Task instructions: Repeat exactly the lines between and including those that contain "make_face()" and "obj.data.transform(world)". Output no other line.

** Begin Data block **

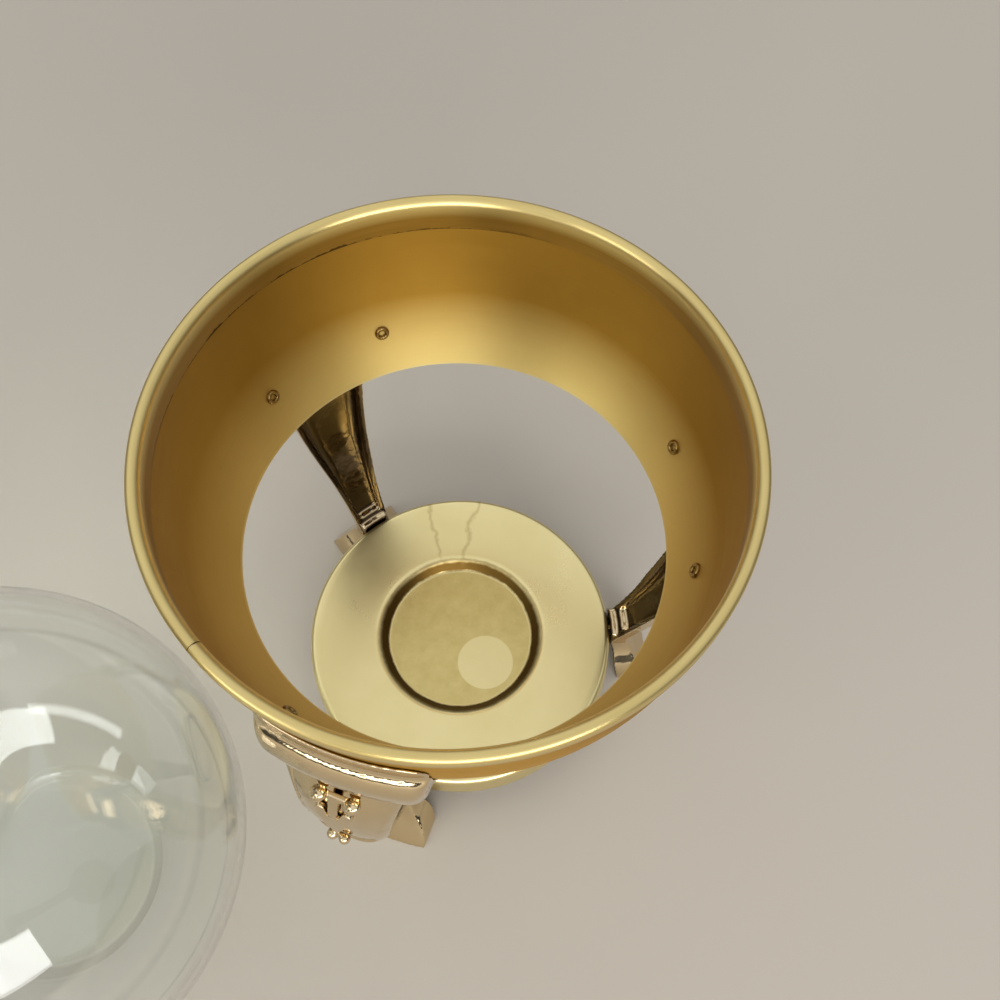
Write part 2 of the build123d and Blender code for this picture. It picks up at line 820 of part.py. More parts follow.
# Lid bracket: leaf on the brim, two lugs astride the hinge plate and a thumb tab
with BuildPart() as lid_bracket:
    with BuildSketch(level_plane(carafe_base, leaf_bottom)):
        with Locations(((leaf_start + leaf_end) / 2, 0)):
            RectangleRounded(leaf_end - leaf_start, leaf_width, leaf_corner)
    extrude(amount=leaf_thickness)
    with BuildSketch(carafe_section.offset(lug_inside), carafe_section.offset(-lug_inside - lug_thickness)):
        with Locations(hinge_place):
            Circle(eye_radius)
            with PolarLocations(thumb_start, 1, thumb_angle):
                Rectangle(eye_radius, leaf_thickness)
        with Locations(((lid_radius + slip + leaf_end) / 2, leaf_bottom + leaf_thickness / 2)):
            Rectangle(leaf_end - lid_radius - slip, leaf_thickness)
        make_hull()
    extrude(amount=lug_thickness)
    with BuildSketch(carafe_section):
        with Locations(hinge_place):
            with PolarLocations(thumb_start + thumb_length / 2, 1, thumb_angle):
                Rectangle(thumb_length, leaf_thickness)
    extrude(amount=leaf_width / 2, both=True)
    with BuildSketch(carafe_section):
        with Locations(hinge_place):
            Circle(pin_radius + slip)
    extrude(amount=leaf_width, both=True, mode=Mode.SUBTRACT)
    bores(lid_rivet_places, rivet_radius + slip, 2 * leaf_thickness)
save(lid_bracket, "lid_bracket")

with BuildPart() as lid_rivets:
    rivets(lid_rivet_places, leaf_thickness + lid_sheet)
save(lid_rivets, "lid_rivets")

# Hinge pin, headed outside both lugs
pin_half = lug_inside + lug_thickness + slip

with BuildPart() as hinge_pin:
    with BuildSketch(carafe_section.offset(-pin_half)):
        with Locations(hinge_place):
            Circle(pin_radius)
    extrude(amount=2 * pin_half)
    with BuildSketch(carafe_section.offset(pin_half), carafe_section.offset(-pin_half - pin_head_height)):
        with Locations(hinge_place):
            Circle(pin_head_radius)
    extrude(amount=pin_head_height)
save(hinge_pin, "hinge_pin")

# Knob and its screw from under the dome
knob_foot = lid_top + lid_rise + slip
knob_foot_top = (knob_foot_radius, knob_foot + knob_foot_height)
knob_top = (0, knob_foot + knob_height)

with BuildPart() as lid_knob:
    with BuildSketch(carafe_section):
        with BuildLine():
            Polyline(knob_top, (0, knob_foot), (knob_foot_radius, knob_foot), knob_foot_top)
            Spline(
                knob_foot_top,
                (knob_neck_radius, knob_foot + knob_neck_height),
                (knob_radius, knob_foot + knob_swell_height),
                knob_top,
                tangents=((-1, 0.6), (0, 1), (0, 1), (-1, 0)),
            )
        make_face()
    revolve(axis=carafe_axis)
    bores([knob_screw_place], knob_screw_radius + slip, knob_screw_length + seat_gap)
save(lid_knob, "lid_knob")

with BuildPart() as knob_screw:
    with Locations(knob_screw_place):
        Cylinder(knob_screw_radius, knob_screw_length, align=(Align.CENTER, Align.CENTER, Align.MIN))
        Cone(
            knob_screw_radius,
            knob_screw_head_radius,
            knob_screw_head_height,
            align=(Align.CENTER, Align.CENTER, Align.MAX),
        )
save(knob_screw, "knob_screw")
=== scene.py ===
import json
from math import acos, asin, atan2, cos, degrees, exp, hypot, pi, radians, sin, sqrt

import bmesh
import bpy
from mathutils import Matrix, Vector

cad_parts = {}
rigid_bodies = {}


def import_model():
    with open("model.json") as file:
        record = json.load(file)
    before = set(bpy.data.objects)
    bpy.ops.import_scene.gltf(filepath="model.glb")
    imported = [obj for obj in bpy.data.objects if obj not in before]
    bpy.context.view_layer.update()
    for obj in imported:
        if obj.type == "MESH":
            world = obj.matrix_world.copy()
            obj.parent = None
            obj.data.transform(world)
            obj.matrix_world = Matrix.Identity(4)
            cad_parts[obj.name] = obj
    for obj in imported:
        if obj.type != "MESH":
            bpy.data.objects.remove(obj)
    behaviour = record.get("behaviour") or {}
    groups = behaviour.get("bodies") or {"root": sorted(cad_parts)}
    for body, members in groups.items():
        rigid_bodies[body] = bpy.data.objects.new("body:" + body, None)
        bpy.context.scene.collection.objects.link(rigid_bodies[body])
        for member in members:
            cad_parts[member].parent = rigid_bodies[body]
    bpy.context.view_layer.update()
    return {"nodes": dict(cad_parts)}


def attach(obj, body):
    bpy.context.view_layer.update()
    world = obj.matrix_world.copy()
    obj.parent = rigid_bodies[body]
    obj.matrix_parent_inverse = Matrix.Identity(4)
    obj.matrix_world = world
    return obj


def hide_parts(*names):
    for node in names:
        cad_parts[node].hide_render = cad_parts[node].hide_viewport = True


for thing in list(bpy.data.objects):
    bpy.data.objects.remove(thing)
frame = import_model()
nodes = frame["nodes"]
scene = bpy.context.scene
scene.view_settings.view_transform = "Standard"

mm = 0.001

# Places on the table: the stand's axis, the carafe's axis and the way that the handle points.
stand = Vector((0.0596, 0.0332, 0))
carafe = Vector((-0.0509, -0.0368, 0))
handle_angle = radians(212)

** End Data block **

The result:
        make_face()
    revolve(axis=carafe_axis)
    bores([knob_screw_place], knob_screw_radius + slip, knob_screw_length + seat_gap)
save(lid_knob, "lid_knob")

with BuildPart() as knob_screw:
    with Locations(knob_screw_place):
        Cylinder(knob_screw_radius, knob_screw_length, align=(Align.CENTER, Align.CENTER, Align.MIN))
        Cone(
            knob_screw_radius,
            knob_screw_head_radius,
            knob_screw_head_height,
            align=(Align.CENTER, Align.CENTER, Align.MAX),
        )
save(knob_screw, "knob_screw")
=== scene.py ===
import json
from math import acos, asin, atan2, cos, degrees, exp, hypot, pi, radians, sin, sqrt

import bmesh
import bpy
from mathutils import Matrix, Vector

cad_parts = {}
rigid_bodies = {}


def import_model():
    with open("model.json") as file:
        record = json.load(file)
    before = set(bpy.data.objects)
    bpy.ops.import_scene.gltf(filepath="model.glb")
    imported = [obj for obj in bpy.data.objects if obj not in before]
    bpy.context.view_layer.update()
    for obj in imported:
        if obj.type == "MESH":
            world = obj.matrix_world.copy()
            obj.parent = None
            obj.data.transform(world)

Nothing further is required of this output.